DK BHN, but it's 50/50 with about 18" of 95/5 solder added to a 20lb pot.

Echo
09-29-2009, 11:34 AM
I went out into the reloading lair and measured off 18" of Grainger 1/8" No-lead, then weighed it - less than 7/8 ounce (372 grains). So (if you use 1/8" solder) you basically didn't add any tin to a pot with 320 ounces of alloy. If the pot was only half full, you added less than 1/2% of tin. With the tin from the WW's, you might have had 1/2% - that is not enough.

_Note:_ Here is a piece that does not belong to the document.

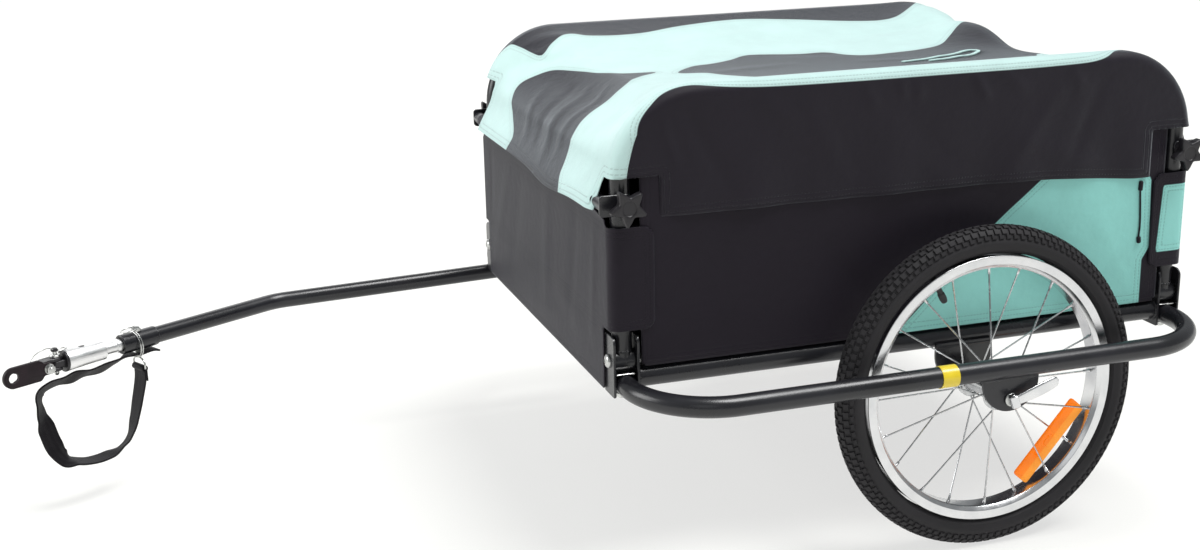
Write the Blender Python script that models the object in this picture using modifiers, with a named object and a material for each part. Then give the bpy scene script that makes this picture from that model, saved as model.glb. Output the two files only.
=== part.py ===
"""Bicycle cargo trailer: folding hoops over a fabric box, offset drawbar and ball-pin hitch.

Metres, +X to the hitch, +Y to the left, +Z up. Everything is placed from the ground point
midway between the wheels, under the axle; FRAME_X then moves that to the middle of the length.
"""
import math

import bmesh
import bpy
from mathutils import Vector

SEAT = 0.0003           # gap between pieces that touch
RUN = 0.0003            # radial clearance of a turning fit
SLIDE = 0.0005          # clearance of a loose bolt or pin

# Wheels, 16 inch
WHEEL_Y = 0.33845
RIM_R = 0.160
RIM_DEPTH = 0.0155
RIM_HALF = 0.0154
TYRE_HEIGHT = 0.0338    # tread over the rim's lip
TYRE_SECTION = 0.0179
TYRE_WALL = 0.003
TUBE_PLAY = 0.0014      # between the inner tube and the tyre
CAMBER = math.radians(3)
RIM_INNER_R = RIM_R - RIM_DEPTH
TYRE_R = RIM_R + TYRE_HEIGHT
TUBE_SECTION = TYRE_SECTION - TYRE_WALL - TUBE_PLAY
AXLE_Z = TYRE_R * math.cos(CAMBER)

# Base frame
RAIL_Y = 0.2722
RAIL_OVER_AXLE = 0.0445
RAIL_Z = AXLE_Z + RAIL_OVER_AXLE
RAIL_R = 0.0127
CROSS_R = 0.011
CROSS_INSET = 0.014     # cross tube's axis from the rail's end
LEG_Y = 0.270
LEG_FRONT_X = 0.427
LEG_REAR_X = -0.288

# Corner brackets: a channel, open below the leg only to the outside
PLATE = 0.003
CHANNEL_HALF = 0.0126
BRACKET_HALF_Y = 0.017
PIVOT_Z = RAIL_Z + 0.021
BRACKET_TOP_Z = PIVOT_Z + 0.031
BRACKET_BOTTOM_Z = RAIL_Z - 0.019
BOLT_R = 0.004

# Wheel guards
GUARD_Y = 0.386
GUARD_Z = RAIL_Z - 0.006
GUARD_R = 0.012
GUARD_BEND = 0.095
BAND_X = 0.080
BAND_LENGTH = 0.021
BAND_WALL = 0.0006
NUT_PLATE = 0.0016
NUT_PLATE_HALF_Y = 0.0135
HEAD = 0.0048
HEAD_ACROSS = 0.013
DOME_R = 0.0078
BOLT_END = 0.0053       # pivot bolt past the bracket's inner face

# Folding hoops
HOOP_R = 0.0115
HOOP_HEIGHT = 0.293     # tube's axis over the pivot
HOOP_TOP_Z = PIVOT_Z + HOOP_HEIGHT
HOOP_BEND = 0.090
KNUCKLE_R = 0.0125
STUD_R = 0.003
STUD_PLAY = 0.0008
STUD_DEPTH = 0.012

# Cross bars and star knobs
BAR_R = 0.008
BAR_DROP = 0.111        # below the hoop's top
BAR_Z = HOOP_TOP_Z - BAR_DROP
TAB = 0.003
TAB_HALF_Z = 0.012
KNOB_BOSS_R = 0.008
KNOB_BOSS = 0.0095
KNOB_THICK = 0.011
KNOB_TIP_R = 0.0215
KNOB_WAIST_R = 0.0125
KNOB_POINTS = 5

# Fabric
CLOTH = 0.002
FLOOR = 0.005
PANEL_BOTTOM_Z = RAIL_Z + 0.0145
HEM_Z = BAR_Z - 0.023
WALL_BOTTOM_Z = RAIL_Z - 0.016
WALL_CORNER = 0.014
WALL_LOWER_HALF_Y = 0.259
FLAP_BOTTOM_Z = WALL_BOTTOM_Z + 0.075
FLAP_TOP_Z = BAR_Z - 0.026
FLAP_LENGTH = 0.052
COVER_EASE = 0.0013     # over the hoop tube's outer side
COVER_SAG = 0.030
COVER_SLOPE = 0.022
COVER_EDGE = 0.012
COVER_END_ANGLE = 97
NOTCH_X = 0.035
NOTCH_Y = 0.024
NOTCH_TOP_Z = BAR_Z + 0.029

# Axle, hub and spokes
LOCKNUT = 0.0986        # over the axle's lock nuts
DROPOUT = 0.0999        # between the axle plates
AXLE_PLATE = 0.0045
AXLE_PLATE_DROP = 0.012
AXLE_R = 0.005
SKEWER_R = 0.0024
FLANGE_OFFSET = 0.029
FLANGE_R = 0.0205
FLANGE = 0.003
HUB_R = 0.012
SPOKES = 20
WHEEL_STEPS = 36         # facets round the tyre, inner tube and rim
VALVE_ANGLE = math.radians(63)
VALVE_LENGTH = 0.022
VALVE_R = 0.0035
SPOKE_R = 0.001
SPOKE_HOLE_R = 0.0172
SPOKE_CROSS = 1.5       # spoke spacings between a spoke's two ends
SPOKE_SPLAY = 0.003
HUB_END = 0.0385
REFLECTOR_R = RIM_INNER_R - 0.0255
REFLECTOR_ANGLE = math.radians(222.3)
REFLECTOR_HALF = 0.058
REFLECTOR_WIDTH = 0.024
REFLECTOR_THICK = 0.004
CLIP_R = 0.0018
CLIPPED_SPOKES = (12, 13)
INNER_PLATE_R = 0.038
OUTER_PLATE_R = 0.036
PLATE_LEAN = 0.0002     # room for the wheel's lean where the skewer meets an axle plate
LEVER_LENGTH = 0.060
LEVER_HALF = 0.0075
LEVER_THICK = 0.004
LEVER_CORNER = 0.006
LEVER_RISE = math.radians(18)
LEVER_BARREL_R = 0.0055
CUP = 0.0025
CUP_R = 0.008
SKEWER_NUT = 0.010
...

If you only put 10 pounds of 50/50 in your pot, reel off 2 YARDS (or a little more) of solder and make a decent alloy.

38-55
09-29-2009, 01:51 PM
Wayne Sir,
I've been casting that bullet for quite some time.. I find that my mold cast best with the softer alloys.. it likes almost pure lead.. I do preheat the nose pin by dipping it in the pot.. My experience mirrors your in that the mold like to be cast hot.. Best advice I can give ya in when things are going right keep casting til your hands feel like they are going to fall off.. It's a pain in the rear from time to time but that is one deer killing projectile out of a 45-70 over 27 gns of accurate 5744....
Hope this helps,
Stay safe
Calvin
PS I find that a 'medium grip' casts best.. if you hold the mold loosely it won't cast and if you grip it to tight it screws up.. go figure... it took my a bit of time to figure that one out..

Springfield
09-29-2009, 02:51 PM
If the bases aren't filling out why would you want to cool them off via the Bruce B method? I cast a similar bullet sans HP and find that it is better to cast faster and turn down the temp. I run a soft alloy, 2 parts WW to 1 part pure with a bit of tin thrown to make it maybe 1% tin. I don't like wasting tin and usually find adding more doesn't overcome my bad casting technique.

Wayne Smith
09-29-2009, 05:04 PM
I posted this more for an educational intrest for those who are new to casting and don't know what some molds require, or even that some are different than others.

Springfield, casting this hot I get full base fill out when I pressure cast, it just takes so darn long for the base to harden! I cool it to speed up the process, no other reason. A fan may do the same thing but it would cool the whole mold and the nose obviously doesn't need it.